What can Canada learn from China about innovation?

Peter Josty
July 30, 2025

Peter Josty is the Executive Director of The Centre for Innovation Studies based in Calgary.

There are a lot of things we would not want to copy from China – the authoritarian regime, the mass surveillance, the censorship, the lack of human rights, the weak rule of law, and the aggressive foreign policy. The list goes on.

But there is one thing that China does very well – developing new technology. Think solar panels, electric vehicles, artificial intelligence (Deep Seek, for example), lithium batteries, critical minerals processing and more.

Is there anything Canada can learn from China about developing new technologies?

Canada needs to do better

There is a saying in business that if you do what you’ve always done, you will get what you always got. What Canada has got in the last few decades is not good:

  • Productivity has declined compared to other Organisation for Economic Co-operation and Development (OECD) countries.
  • Business spending on R&D is less than half the OECD average and declining.
  • Canada is overly dependent on exporting undifferentiated commodities (such as oil, natural gas, canola, wheat, beef and others).
  • Our economy is too simple. According to the Harvard Atlas of Economic Complexity, Canada is ranked #41 globally in economic complexity, similar to Turkey and India, and well behind other G7 countries such as Japan (#1), Germany (#6),  the U.K. (#10) and the U.S. (#14). A complex national economy, characterized by a diverse range of industries, interconnected production processes and advanced technologies, enables a more robust and adaptable economy capable of weathering economic shocks, creating higher-value jobs and improving overall living standards.
  • Canada’s global share of all advanced industries fell by one-third from 1995 to 2018, from 1.8 percent to 1.2 percent.
  • Canada is ranked #13 on the Corruption Perception Index, a drop of 10 percentage points since 2012, from 84 out of 100 to 74 out of 100.

Developing new technologies

Normally, authoritarian states are very bad at developing new technologies – that is a key reason the Soviet Union collapsed. North Korea cannot innovate except in a very narrow military sense.

The reason for this is that innovation requires a lot of independent thinking and this is suppressed in authoritarian states.

But China is able to develop new technologies despite its authoritarian regime. Ten years ago, China was regarded as an imitator, rather than an innovator.

However, a 2023 report from the Washington, D.C.-based Information Technology and Innovation Foundation showed that China is rapidly closing the gap with the U.S. in terms of R&D spending and innovation. What is China doing to make such rapid progress?

The Chinese approach

We think of China as being very centralized. However, the way the country works is that it is highly centralized politically but decentralized economically.

A webinar by Keyu Jin, an economist at Harvard University, explains that in 2005 the Chinese government decided to target certain technologies for growth. These included solar cells, robotics and electric vehicles, among others. The government then farmed out to different cities across China the task of developing these technologies. It was up to the city governments to decide what to do, how much to spend and how to do it.

For example, for developing electric vehicles about 80 cities were involved.

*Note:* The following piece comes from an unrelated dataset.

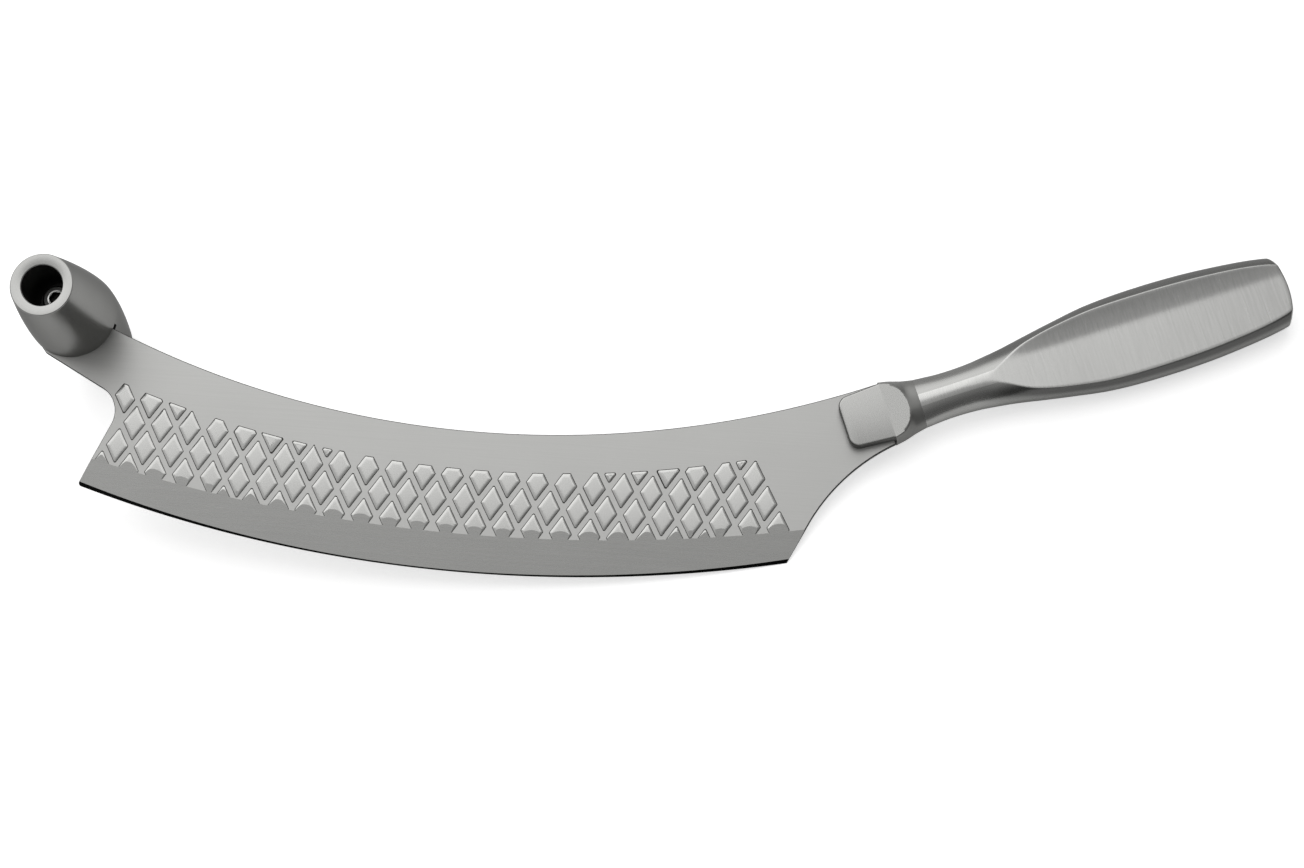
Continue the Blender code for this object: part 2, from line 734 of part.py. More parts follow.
def resting_turn(points, centre):
    """The turn that brings the face of the hull that lies under the weight down onto the table."""
    hull = bmesh.new()
    for point in points:
        hull.verts.new(point)
    result = bmesh.ops.convex_hull(hull, input=hull.verts)
    best, lowest = Vector((0, 0, -1)), None
    for face in (item for item in result["geom"] if isinstance(item, bmesh.types.BMFace)):
        a, b, c = (vert.co for vert in face.verts[:3])
        normal = (b - a).cross(c - a).normalized()
        if (a - centre).dot(normal) < 0:
            normal.negate()
        foot = centre + normal * (a - centre).dot(normal)
        sides = [(q - p).cross(foot - p).dot(normal) for p, q in ((a, b), (b, c), (c, a))]
        inside = all(side >= 0 for side in sides) or all(side <= 0 for side in sides)
        height = (a - centre).length
        if inside and normal.z < -LEAST_DROP and (lowest is None or height > lowest):
            best, lowest = normal, height
    hull.free()
    return best.rotation_difference(Vector((0, 0, -1))).to_matrix().to_4x4()


def lay_down(bodies):
    """Hang every piece on one empty and set it on the table, its foot centred on the origin."""
    carrier = bpy.data.objects.new("knife_frame", None)
    bpy.context.scene.collection.objects.link(carrier)
    bpy.context.view_layer.update()
    points, centre = evaluated_points(bodies)
    turn = resting_turn(points, centre)
    laid = [turn @ point for point in points]
    low = Vector([min(point[i] for point in laid) for i in range(3)])
    high = Vector([max(point[i] for point in laid) for i in range(3)])
    shift = Vector((-(low.x + high.x) / 2, -(low.y + high.y) / 2, -low.z))
    for body in bodies:
        body.parent = carrier
    carrier.matrix_world = Matrix.Translation(shift) @ turn
    tilt = [round(math.degrees(angle), 3) for angle in turn.to_euler()]
    print(f"laid down by {tilt} degrees, moved by {[round(part, 6) for part in shift]} m")


def main():
    """Build the knife in an emptied scene."""
    for old in list(bpy.data.objects):
        bpy.data.objects.remove(old)
    bodies = [
        build_blade(steel("blade_steel", (0.52, 0.52, 0.51), 0.32)),
        build_bolster(steel("bolster_steel", (0.56, 0.56, 0.55), 0.30)),
        build_handle(steel("handle_steel", (0.54, 0.54, 0.53), 0.34)),
        build_cross_grip(steel("grip_steel", (0.50, 0.50, 0.49), 0.36)),
        build_screw(steel("screw_steel", (0.60, 0.60, 0.60), 0.22)),
    ]
    for body in bodies:
        body.data.shade_smooth()
        body.data.set_sharp_from_angle(angle=SHARP_ANGLE)
    lay_down(bodies)


main()
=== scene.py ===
"""Looks of the cheese knife: its finished steel pieces, the floor, the light and the camera.

Metres, +Z up. The blade is drawn in its own axes, as its solid is: X runs along the chord of the
cutting edge toward the handle, Y from the cutting edge to the spine, Z from the middle of the sheet
to the front face. Bolster and handle are drawn along the handle's axis, grip and screw round the
grip's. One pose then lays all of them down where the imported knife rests.
"""

import sys
import logging
import math
from collections.abc import Callable, Iterable
from dataclasses import dataclass
from enum import Enum, IntEnum
from functools import cached_property

import bmesh
import bpy
from bpy.types import Material, Node, NodeSocket, NodeTree, Object
from mathutils import Euler, Matrix, Vector


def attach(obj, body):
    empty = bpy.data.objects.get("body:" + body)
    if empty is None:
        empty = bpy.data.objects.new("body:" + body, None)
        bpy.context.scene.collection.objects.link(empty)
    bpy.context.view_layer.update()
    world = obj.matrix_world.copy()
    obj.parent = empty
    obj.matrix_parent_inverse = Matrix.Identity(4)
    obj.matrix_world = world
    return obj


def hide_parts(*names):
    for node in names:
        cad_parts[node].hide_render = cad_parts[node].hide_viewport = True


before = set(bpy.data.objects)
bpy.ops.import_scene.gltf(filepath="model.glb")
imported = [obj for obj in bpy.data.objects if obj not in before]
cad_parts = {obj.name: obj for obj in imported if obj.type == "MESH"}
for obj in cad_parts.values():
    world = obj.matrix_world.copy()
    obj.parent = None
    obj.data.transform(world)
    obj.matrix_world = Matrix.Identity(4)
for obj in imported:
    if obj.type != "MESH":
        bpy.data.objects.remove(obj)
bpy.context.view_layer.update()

log = logging.getLogger("cheese_knife")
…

So, the centre sets the direction and it is implemented at the local level, without interference.

The cities have a large incentive to do a good job at developing the technologies. In China there is a strict administrative hierarchy and city mayors are candidates to be promoted to more senior jobs such as regional governors.

The central government measures the performance of cities by their GDP growth, innovation, environmental performance and stability.

Private companies in China are free to move around, so if a city gets a good reputation for supporting companies, more companies will move there and that increases the tax base, employment level and other performance indicators.

So, to a large degree the incentives of the private companies and local governments are aligned. City governments can invest equity in firms to speed their growth.

Conclusion

China has developed a system of non-market competition where multiple cities tackle the same problem and the best result wins. This mirrors the approach often taken by innovative firms in the West that have several teams tackling the same problem to speed up development. It is also the approach of a venture capitalist who invests in many companies, hoping some of them will succeed.

China is engaged in a large-scale experiment carried out across the whole country. The central government selects the topics to work on and allocates multiple cities to each topic and then lets them get on with it as they see fit.

This approach has produced world-leading results in areas such as solar cells, lithium batteries, electric vehicles, artificial intelligence and critical minerals processing.

This approach would be impossible to replicate in its entirety in Canada. It requires an all-powerful central government, a long-term strategy and strong non-market incentives that Canada can’t replicate.

However, the strategy of having multiple independent approaches to a few major problems of national importance may be worth examining further.

Indeed, national industrial strategies – like China’s – often employ multiple, sometimes independent approaches to address a few key economic challenges. Canada lacks such an industrial strategy, which innovation experts have been calling for.